> _The task_: Your task is to copy the lines between the line containing "Keep writing the" and the line containing "0.00005, specular=0.03, drift=0.04)", counting both of those lines, and to emit nothing more.

-- Begin Material for this task --

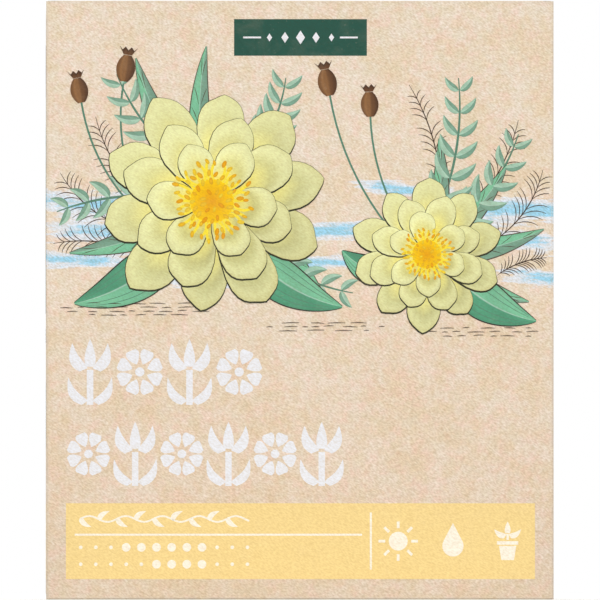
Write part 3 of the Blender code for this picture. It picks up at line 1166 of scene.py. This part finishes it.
def pod(sheet, foot, top, size):
    """A brown seed capsule with its crown, on a bowed stem."""
    path = arc_path(foot, top, 0.10, 12)
    sheet.on("stems").line(path, POD_STEM, SAGE_DEEP, False)
    way = cmath.rect(size, cmath.phase(path[-1] - path[-2]))
    across = way * -1j
    rows = []
    for row in range(9):
        t = row / 8
        half = across * 0.36 * math.sin(math.pi * (0.07 + 0.86 * t)) ** 0.6
        line = []
        for step in range(-4, 5):
            s = step / 4
            tone = blend(POD_PALE, POD_BROWN, min(1.0, abs(s + 0.35) * 1.3))
            tone = blend(tone, POD_DARK, max(0.0, s) ** 2 * 0.7 + (0.25 if step % 2 else 0.0))
            line.append((top + way * t + half * s, tone))
        rows.append(line)
    sheet.on("pods").grid(rows)
    crown = top + way * 1.02
    rows = [[], []]
    for step in range(-3, 4):
        side = across * step / 3
        peak = 0.30 if step % 2 else 0.17
        rows[0].append((crown + side * 0.16, POD_BROWN))
        rows[1].append((crown + side * 0.34 + way * peak, POD_DARK))
    sheet.on("pods").grid(rows)


def pods(sheet, rows, heart=0j, flip=1):
    for foot, top, size in rows:
        pod(sheet, heart + mirrored(foot, flip), heart + mirrored(top, flip), size)


def hatching(sheet, centre, width, rows):
    """Loose level ink strokes that set the plants on their ground."""
    draw = sheet.random.uniform
    for row in range(rows):
        reach = width * (0.35 + 0.65 * math.sin(math.pi * (row + 0.7) / (rows + 0.4)))
        at = -reach / 2 + draw(0, 2)
        while at < reach / 2:
            size = draw(1.6, 5.2)
            start = centre + complex(at, -row * HATCH_GAP + draw(-0.15, 0.15))
            end = start + complex(min(size, reach / 2 - at + 1), draw(-0.15, 0.15))
            sheet.on("ink").line([start, (start + end) / 2 + 0.08j, end], HATCH_PEN, LINE_BROWN)
            at += size + draw(0.8, 3.6)


def ground(sheet, rows, heart=0j):
    for centre, width, count in rows:
        hatching(sheet, heart + centre, width, count)


# Ornament and signs

PLATE_LOW, PLATE_HIGH = -18.7 + 154.3j, 19.0 + 164.7j
PLATE_DIAMONDS, PLATE_MARGIN = 11.2, 2.6
BAND_LOW, BAND_HIGH = -66.4 + 5.8j, 66.7 + 27.3j
BAND_RULE, BAND_SPLIT = 0.585, 0.65
# Rows of ornament: left, right, low, high and count
ORNAMENT_ROWS = ((-66.6, -10.2, 55.2, 73.9, 4), (-66.6, 12.8, 32.2, 50.4, 6))
# Months in which the plant is out, for each of two rows of dots
MONTHS_OUT = (range(3, 9), range(5, 9))
MONTH_DOT = 1.25
# Drops in pairs: foot, tip, width and bow, per unit of the size
TULIP_DROPS = ((0.10 + 0.53j, 0.27 + 0.94j, 0.18, -0.14), (0.08 + 0.03j, 0.33 + 0.42j, 0.15, -0.16))
POT_DROPS = ((0.06 + 0.12j, 0.34 + 0.30j, 0.15, -0.12),)
POT_OUTLINES = ((-0.22 - 0.12j, -0.16 - 0.48j, 0.16 - 0.48j, 0.22 - 0.12j),
                (-0.27 + 0.0j, -0.27 - 0.09j, 0.27 - 0.09j, 0.27 + 0.0j))


def panel(layer, low, high, colour):
    """A filled rectangle."""
    layer.grid([[(complex(u, v), colour) for u in (low.real, high.real)]
                for v in (low.imag, high.imag)])


def drop(layer, foot, tip, width, colour, bow=0.0):
    """A teardrop with its point at the tip."""
    way = tip - foot
    path, halves = [], []
    for step in range(9):
        t = step / 8
        swell = math.sin(math.pi * (0.10 + 0.90 * t) ** 0.62) ** 0.85
        path.append(foot + way * t + way * 1j * bow * math.sin(math.pi * t))
        halves.append(way / abs(way) * 1j * width / 2 * swell)
    layer.ribbon(path, halves, colour, (-1, 0, 1))


def drop_pairs(layer, centre, size, rows, colour):
    for side in (-1, 1):
        for foot, tip, width, bow in rows:
            drop(layer, centre + size * mirrored(foot, side), centre + size * mirrored(tip, side),
                 size * width, colour, bow * side)


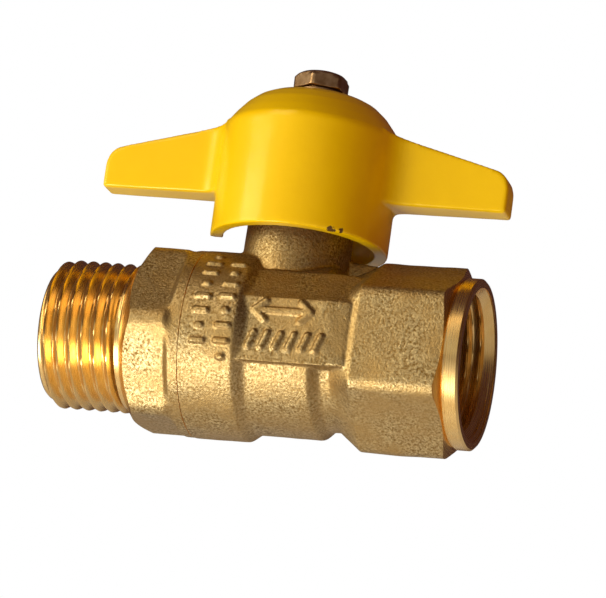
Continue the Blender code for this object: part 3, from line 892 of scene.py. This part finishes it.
def passivated_zinc():
    """Yellow passivated zinc plate: brown gold, uneven in colour, and finely uneven in dullness."""
    made = bpy.data.materials.new("steel_zinc_plated_yellow_passivated")
    made.use_nodes = True
    tree = made.node_tree
    shader = tree.nodes["Principled BSDF"]
    place = add(tree, "TexCoord", {}).outputs["Object"]
    film = add(tree, "TexNoise", {"Vector": place, "Scale": 1 / (1.4 * MM), "Detail": 4.0})
    grain = add(tree, "TexNoise", {"Vector": place, "Scale": 1 / (0.25 * MM), "Detail": 3.0})
    shade = add(tree, "MapRange", {"Value": film.outputs["Fac"], "From Min": 0.35, "From Max": 0.65})
    colour = add(
        tree,
        "Mix",
        {0: shade.outputs[0], 6: linear("#A98358"), 7: linear("#D2B084")},
        data_type="RGBA",
    )
    tree.links.new(colour.outputs[2], shader.inputs["Base Color"])
    shader.inputs["Metallic"].default_value = 1.0
    dull = add(
        tree,
        "MapRange",
        {"Value": grain.outputs["Fac"], "From Min": 0.3, "From Max": 0.7, "To Min": 0.3, "To Max": 0.44},
    )
    tree.links.new(dull.outputs[0], shader.inputs["Roughness"])
    bump = add(tree, "Bump", {"Strength": 0.35, "Distance": 0.02 * MM, "Height": grain.outputs["Fac"]})
    tree.links.new(bump.outputs[0], shader.inputs["Normal"])
    return made


zinc = passivated_zinc()


def head_reach(station, radius, angle):
    return min(radius, hex_reach(HEAD_FLATS, 0.35, angle, HEAD_TURN))


head = [(HEAD_LOW, 3.6), (HEAD_LOW + 0.15, 3.9), (screw_high.z - 1.0, 3.95), (screw_high.z - 0.6, 3.6)]
head += [(screw_high.z - 0.3, 3.15), (screw_high.z - 0.08, 2.5), (screw_high.z, 1.6)]
screw = solid(lathe(bmesh.new(), head, "Z", 96, head_reach), (zinc,))
forge(screw, 0.09, 3)
shank = lathe(bmesh.new(), ((screw_low.z, 1.6), (screw_low.z + 0.4, 2.0), (HEAD_LOW + 0.5, 2.0)), "Z", 48)
combine(screw, solid(shank, (zinc,)), "UNION")
finish_piece(screw, "hexagon_head_screw", "handle_and_stem", "handle_screw", 50)

coil = []
for i in range(49):
    angle = math.radians(7 + 346 * i / 48)
    rise = 0.1 * (i / 48)
    coil.append(
        [
            (r * math.cos(angle), r * math.sin(angle), z)
            for r, z in (
                (2.3, washer_low.z + rise),
                (washer_high.y - 0.01, washer_low.z + rise),
                (washer_high.y - 0.01, washer_high.z - 0.1 + rise),
                (2.3, washer_high.z - 0.1 + rise),
            )
        ]
    )
washer = solid(loft(bmesh.new(), coil), (zinc,))
finish_piece(washer, "spring_washer_wire", "handle_and_stem", "spring_washer")


# ---------------------------------------------------------------------------------------------------
# The studio: a pale floor, far enough below for a view from under the valve, and a wash of light on it.
# Soft panels stand low in front, at the left and above. The surroundings are bright below and dim above.


def floor_finish():
    """Matt white studio paint: no shine, and a barely uneven white."""
    made = bpy.data.materials.new("studio_floor_matt_white")
    made.use_nodes = True
    tree = made.node_tree
    shader = tree.nodes["Principled BSDF"]
    place = add(tree, "TexCoord", {}).outputs["Object"]
    cloud = add(tree, "TexNoise", {"Vector": place, "Scale": 6.0, "Detail": 2.0})
    colour = add(
        tree,
        "Mix",
        {0: cloud.outputs["Fac"], 6: linear("#F2F1EF"), 7: linear("#F7F6F4")},
        data_type="RGBA",
    )
    tree.links.new(colour.outputs[2], shader.inputs["Base Color"])
    shader.inputs["Roughness"].default_value = 0.8
    return made


FLOOR_Z = -0.36
floor = bmesh.new()
bmesh.ops.create_grid(floor, size=6.0, x_segments=1, y_segments=1)
floor_mesh = bpy.data.meshes.new("studio_floor")
floor.to_mesh(floor_mesh)
floor.free()
floor_mesh.materials.append(floor_finish())
floor_object = bpy.data.objects.new("studio_floor", floor_mesh)
floor_object.location.z = FLOOR_Z
bpy.context.scene.collection.objects.link(floor_object)


def panel(name, direction, distance, size, power, tint, aim=(0.0, 0.0, 0.01)):
    """A soft square light, placed from the valve's middle in a direction and aimed at it."""
    light = bpy.data.lights.new(name, "AREA")
    light.size = size
    light.energy = power
    light.color = linear(tint)[:3]
    made = bpy.data.objects.new(name, light)
    bpy.context.scene.collection.objects.link(made)
    target = Vector(aim)
    made.location = target + Vector(direction).normalized() * distance
    made.rotation_euler = (made.location - target).to_track_quat("Z", "Y").to_euler()
    made.visible_camera = False
    return made


panel("low_front_panel", (-0.40, -0.66, -0.64), 0.34, 0.14, 0.75, "#FFFFFF", (-0.012, 0.0, 0.0))
panel("left_panel", (-0.85, -0.6, 0.05), 0.5, 0.26, 1.15, "#FFF6E0")
panel("top_panel", (-0.5, -0.7, 0.62), 0.8, 0.4, 1.3, "#FFECD0", (0.0, 0.0, 0.03))
# The warm fill deepens the yellow coat's shaded side, and isn't mirrored in the metal.
warm_fill = panel("right_warm_panel", (0.95, -0.2, 0.1), 0.5, 0.4, 0.3, "#FF5A14", (0.0, 0.0, 0.02))
warm_fill.visible_glossy = False
# The floor's wash shines straight down, and not at the valve.
floor_wash = panel("floor_wash", (0.0, 0.0, -1.0), 0.2, 4.0, 20.0, "#FFFFFF")
floor_wash.rotation_euler = (0.0, 0.0, 0.0)

world = bpy.data.worlds.new("studio_surroundings")
bpy.context.scene.world = world
world.use_nodes = True
tree = world.node_tree
tree.nodes.clear()
facing = add(tree, "TexCoord", {}).outputs["Generated"]
brightest = Vector((-0.35, -0.6, -0.7)).normalized()
towards = add(tree, "VectorMath", {0: facing, 1: brightest}, operation="DOT_PRODUCT")
share = add(tree, "MapRange", {"Value": towards.outputs["Value"], "From Min": -0.05, "From Max": 0.95})
shade = add(
    tree,
    "Mix",
    {0: share.outputs[0], 6: linear("#4B3333"), 7: linear("#E7E4DC")},
    data_type="RGBA",
)
seen = add(tree, "LightPath", {}).outputs["Is Camera Ray"]
glow = add(tree, "Background", {"Color": shade.outputs[2], "Strength": 1.0})
backdrop = add(tree, "Background", {"Color": (1.0, 1.0, 1.0, 1.0), "Strength": 1.0})
both = add(tree, "MixShader", {0: seen, 1: glow.outputs[0], 2: backdrop.outputs[0]})
add(tree, "OutputWorld", {"Surface": both.outputs[0]})
bpy.context.scene.view_settings.view_transform = "Standard"


# ---------------------------------------------------------------------------------------------------
# The camera: a long lens a little below the valve, looking up at it, and rolled so that the pipe runs
# down to the right.

AZIMUTH, ELEVATION, ROLL = math.radians(16.05), math.radians(-13.2), math.radians(8.1)
DISTANCE = 0.609
LENS = 260.8
CENTRE = (2.67, 7.15)  # the frame's middle, right and up of the origin, in millimetres

away = Vector(
    (
        math.sin(AZIMUTH) * math.cos(ELEVATION),
        -math.cos(AZIMUTH) * math.cos(ELEVATION),
        math.sin(ELEVATION),
    )
)
level = Vector((math.cos(AZIMUTH), math.sin(AZIMUTH), 0.0))
upright = away.cross(level)
right = level * math.cos(ROLL) + upright * math.sin(ROLL)
up = upright * math.cos(ROLL) - level * math.sin(ROLL)
camera_data = bpy.data.cameras.new("camera")
camera_data.sensor_width = 36.0
camera_data.lens = LENS
camera_data.clip_start, camera_data.clip_end = 0.05, 20.0
camera = bpy.data.objects.new("camera", camera_data)
bpy.context.scene.collection.objects.link(camera)
spot = away * DISTANCE
back = (spot - (right * CENTRE[0] + up * CENTRE[1]) * MM).normalized()
side = up.cross(back).normalized()
turn = Matrix((side, back.cross(side), back)).transposed().to_4x4()
camera.matrix_world = Matrix.Translation(spot) @ turn
bpy.context.scene.camera = camera
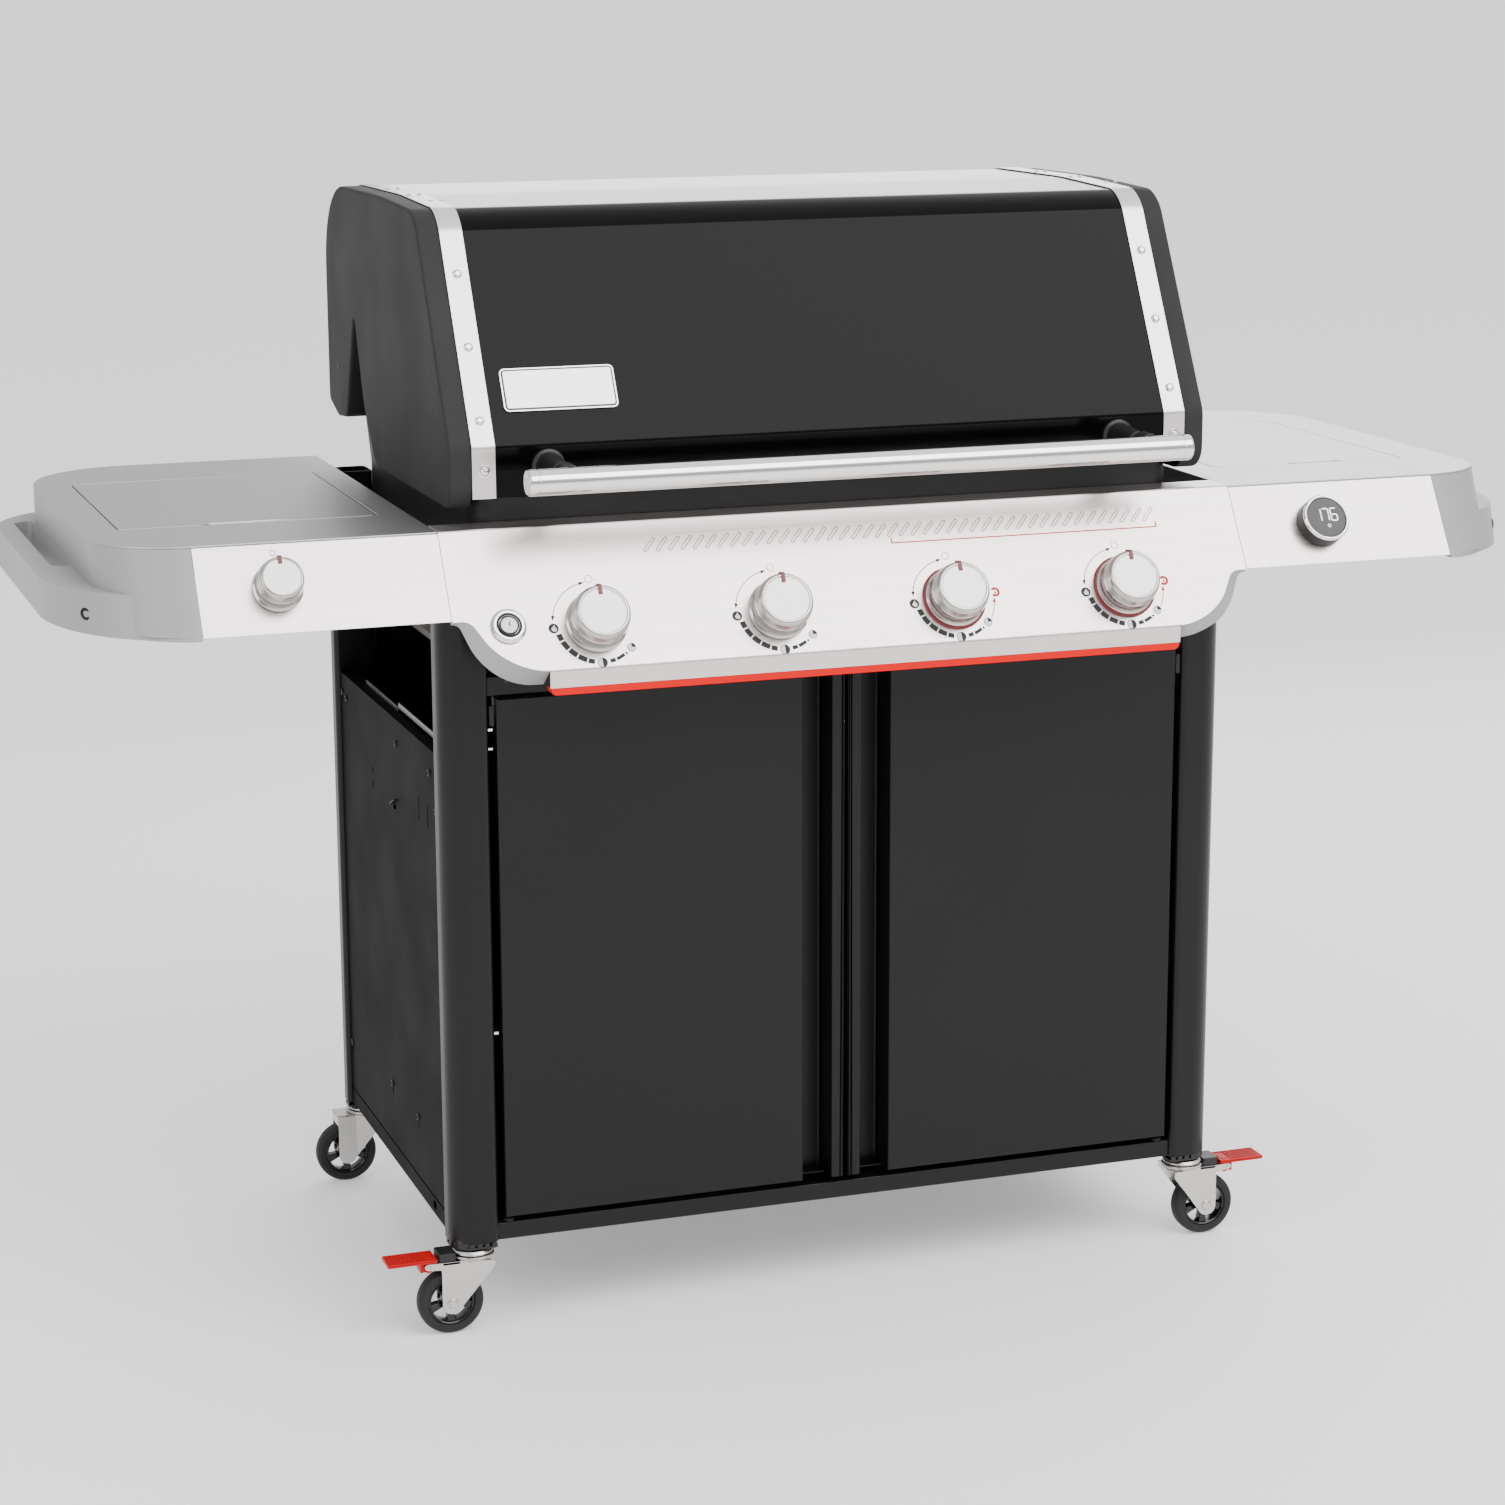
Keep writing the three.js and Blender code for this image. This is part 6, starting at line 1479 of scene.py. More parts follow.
# ---------------------------------------------------------------- corner posts
# Folded steel tubes with one large round corner each, facing out. A moulded plug with a ring of
# teeth closes the foot and holds the caster's stem.
# Polyester powder coat, satin black: a fine even orange peel, 1.8 mm from crest to crest.
powder, tree, shader = new_finish("satin_black_powder_coat", base_color="0b0b0c", roughness=0.36, specular=0.26)
place = add_node(tree, "ShaderNodeTexCoord")
peel = add_node(tree, "ShaderNodeTexNoise", {"Vector": place.outputs["Object"], "Scale": 550.0, "Detail": 1.0})
haze = add_node(tree, "ShaderNodeTexNoise", {"Vector": place.outputs["Object"], "Scale": 5.0, "Detail": 3.0})
gloss = add_node(tree, "ShaderNodeMapRange", {"Value": haze.outputs["Fac"], "From Min": 0.3, "From Max": 0.7,
                                              "To Min": 0.33, "To Max": 0.39})
tree.links.new(gloss.outputs["Result"], shader.inputs["Roughness"])
pores = add_node(tree, "ShaderNodeBump", {"Height": peel.outputs["Fac"], "Strength": 0.3, "Distance": 0.00006})
tree.links.new(pores.outputs["Normal"], shader.inputs["Normal"])

# The sides and the back are the same coat in a flatter grade, almost without sheen.
flat_powder = grained("matt_black_powder_coat", "1a1a1b", 0.6, 0.0018, 0.00005, specular=0.03, drift=0.04)

POST_FOOT = 0.107
for fore in ("front", "rear"):
    post_lo, post_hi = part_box(f"{fore}_post_right")
    x0, x1 = post_lo.x + 0.001, post_hi.x - 0.001
    y0, y1 = post_lo.y + 0.001, post_hi.y - 0.001
    if fore == "rear":
        y0, y1 = y1, y0
    for word, side in SIDES:
        bm = bmesh.new()
        draw_line(bm, [(x0, y0, POST_FOOT, 0.006), (x1, y0, POST_FOOT, 0.025), (x1, y1, POST_FOOT, 0.004),
                       (x0, y1, POST_FOOT, 0.004)], closed=True, segments=14)
        pull(bm, bmesh.ops.extrude_edge_only(bm, edges=bm.edges[:]), (0, 0, post_hi.z - POST_FOOT))
        flip(bm, side)
        tube = make_piece(f"{fore}_post_tube_{word}", bm, powder, "grill_body",
                          [f"{fore}_post_{word}"], toward=(0, -1 if fore == "front" else 1, 0), smooth=50)
        thicken(tube, 0.0018)
        soften(tube, 0.0005)
        # The plug: a flange under the tube, teeth round its edge, and a boss for the stem
        bm = bmesh.new()
        lo_y, hi_y = min(y0, y1), max(y0, y1)
        plate(bm, x0 + 0.0022, x1 - 0.0022, lo_y + 0.0022, hi_y - 0.0022, post_lo.z + 0.0022, POST_FOOT + 0.004, 0.012)
        flange = bmesh.new()
        draw_line(flange, [(x0 - 0.0008, y0 + math.copysign(0.0008, y0 - y1), post_lo.z, 0.006),
                           (x1 + 0.0008, y0 + math.copysign(0.0008, y0 - y1), post_lo.z, 0.025),
                           (x1 + 0.0008, y1, post_lo.z, 0.004), (x0 - 0.0008, y1, post_lo.z, 0.004)],
                  closed=True, segments=12)
        pull(flange, bmesh.ops.extrude_face_region(flange, geom=fill_flat(flange)), (0, 0, 0.0022))
        join(bm, flange)
        away = math.copysign(1, y0 - y1)
        corner = Vector((x1 - 0.025, y0 - away * 0.025, 0))
        teeth = [((x0 + step, y0), (0, away)) for step in (0.004, 0.0125, 0.021)]
        teeth += [((corner.x + 0.025 * math.sin(a), corner.y + away * 0.025 * math.cos(a)), (math.sin(a), away * math.cos(a)))
                  for a in (math.radians(12), math.radians(35), math.radians(58), math.radians(81))]
        teeth += [((x1, y0 - away * 0.033), (1, 0))]
        for (x, y), (nx, ny) in teeth:
            tooth = bmesh.new()
            plate(tooth, -0.0028, 0.0028, -0.0016, 0.0006, post_lo.z + 0.0020, POST_FOOT - 0.0006, 0.0004, 0.0003)
            turn = Matrix(((ny, nx, 0), (-nx, ny, 0), (0, 0, 1))).to_4x4()
            bmesh.ops.transform(tooth, matrix=Matrix.Translation((x, y, 0)) @ turn, verts=tooth.verts)
            join(bm, tooth)
        flip(bm, side)
        make_piece(f"{fore}_post_plug_{word}", bm, nylon, "grill_body")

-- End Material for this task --

> _Response to this exercise_:
Keep writing the three.js and Blender code for this image. This is part 6, starting at line 1479 of scene.py. More parts follow.
# ---------------------------------------------------------------- corner posts
# Folded steel tubes with one large round corner each, facing out. A moulded plug with a ring of
# teeth closes the foot and holds the caster's stem.
# Polyester powder coat, satin black: a fine even orange peel, 1.8 mm from crest to crest.
powder, tree, shader = new_finish("satin_black_powder_coat", base_color="0b0b0c", roughness=0.36, specular=0.26)
place = add_node(tree, "ShaderNodeTexCoord")
peel = add_node(tree, "ShaderNodeTexNoise", {"Vector": place.outputs["Object"], "Scale": 550.0, "Detail": 1.0})
haze = add_node(tree, "ShaderNodeTexNoise", {"Vector": place.outputs["Object"], "Scale": 5.0, "Detail": 3.0})
gloss = add_node(tree, "ShaderNodeMapRange", {"Value": haze.outputs["Fac"], "From Min": 0.3, "From Max": 0.7,
                                              "To Min": 0.33, "To Max": 0.39})
tree.links.new(gloss.outputs["Result"], shader.inputs["Roughness"])
pores = add_node(tree, "ShaderNodeBump", {"Height": peel.outputs["Fac"], "Strength": 0.3, "Distance": 0.00006})
tree.links.new(pores.outputs["Normal"], shader.inputs["Normal"])

# The sides and the back are the same coat in a flatter grade, almost without sheen.
flat_powder = grained("matt_black_powder_coat", "1a1a1b", 0.6, 0.0018, 0.00005, specular=0.03, drift=0.04)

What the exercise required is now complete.